Identification of 11 New Solid Lithium-Ion Conductors with Promise for Batteries by Using Data Science Approaches for Small Data Sets

PSE AI Seminar

Abstract: Many challenges in material science are accompanied by relatively small data sets of thousands or fewer data points that pose unique challenges for statistical approaches. Collecting significantly more data is frequently not an option because of the time required or high expense per data point.

I will discuss our efforts to augment such small data sets with approximate physics-based models to perform holistic computational structure screening of more than 12,000 solid lithium-ion conductor material candidates for batteries. We discovered many new crystalline solid materials with fast single-crystal lithium-ion conductivity at room temperature through density functional theory simulations guided by machine learning (ML) methods. The discovery of new solid lithium superionic conductors is of critical importance to the development of safe all-solid-state lithium-ion batteries.

With a predictive universal structure−property relationship for fast-ion conduction not well understood, the search for new solid lithium-ion conductors has relied largely on trial-and-error computational and experimental searches over the last several decades. When compared with a random search of materials space, we find that the ML-guided search is 2.7 times more likely to identify fast lithium-ion conductors, with at least a 44 times improvement in the log-average of room-temperature lithium-ion conductivity. The F1 score of the ML-based model is 0.50, 3.5 times better than the F1 score expected from completely random guesswork.

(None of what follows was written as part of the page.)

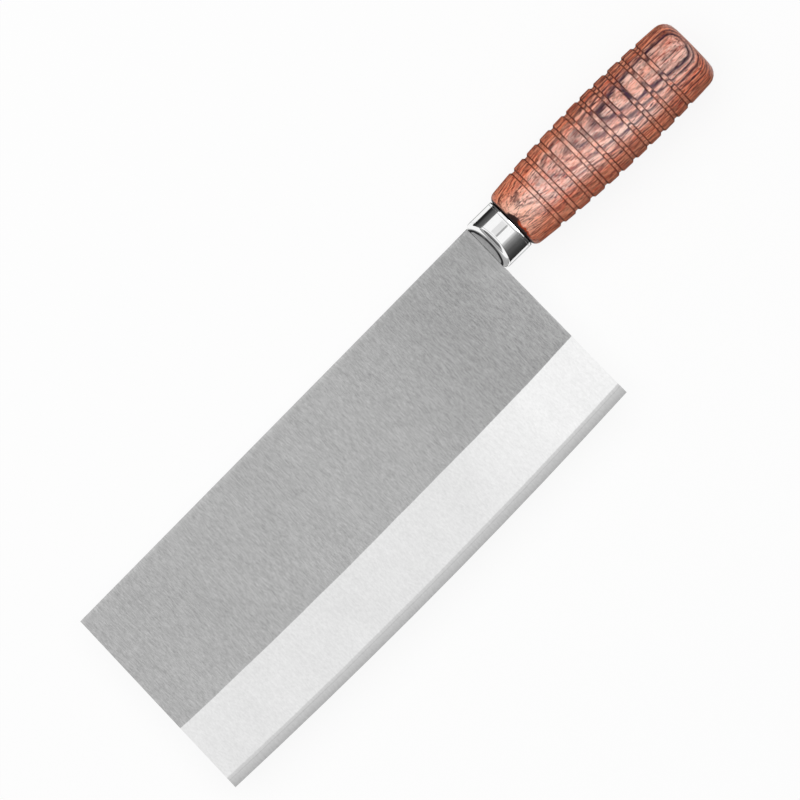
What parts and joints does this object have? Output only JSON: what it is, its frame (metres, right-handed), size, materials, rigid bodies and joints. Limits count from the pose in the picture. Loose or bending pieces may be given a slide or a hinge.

In a head-to-head competition against six Ph.D. students working in the field, we find that the ML-based model doubles the F1 score of human experts in its ability to identify fast lithium-ion conductors from atomistic structure with a 1000-fold increase in speed, clearly demonstrating the utility of this model for the research community. In addition to having high predicted lithium-ion conductivity, all materials reported here lack transition metals to enhance stability against reduction by the lithium-metal anode and are predicted to exhibit low electronic conduction, high stability against oxidation, and high thermodynamic stability, making them promising candidates for solid-state electrolyte applications on these several essential metrics.

Bio: Evan Reed is a faculty member in Materials Science and Engineering at Stanford University.  He received a B.S. in applied physics from Caltech and Ph.D. in physics from the Massachusetts Institute of Technology.  His recent work focuses on theory and modeling of two-dimensional materials, statistical learning for chemical and energy storage applications, structural phase changes, and high-pressure shockwave compression.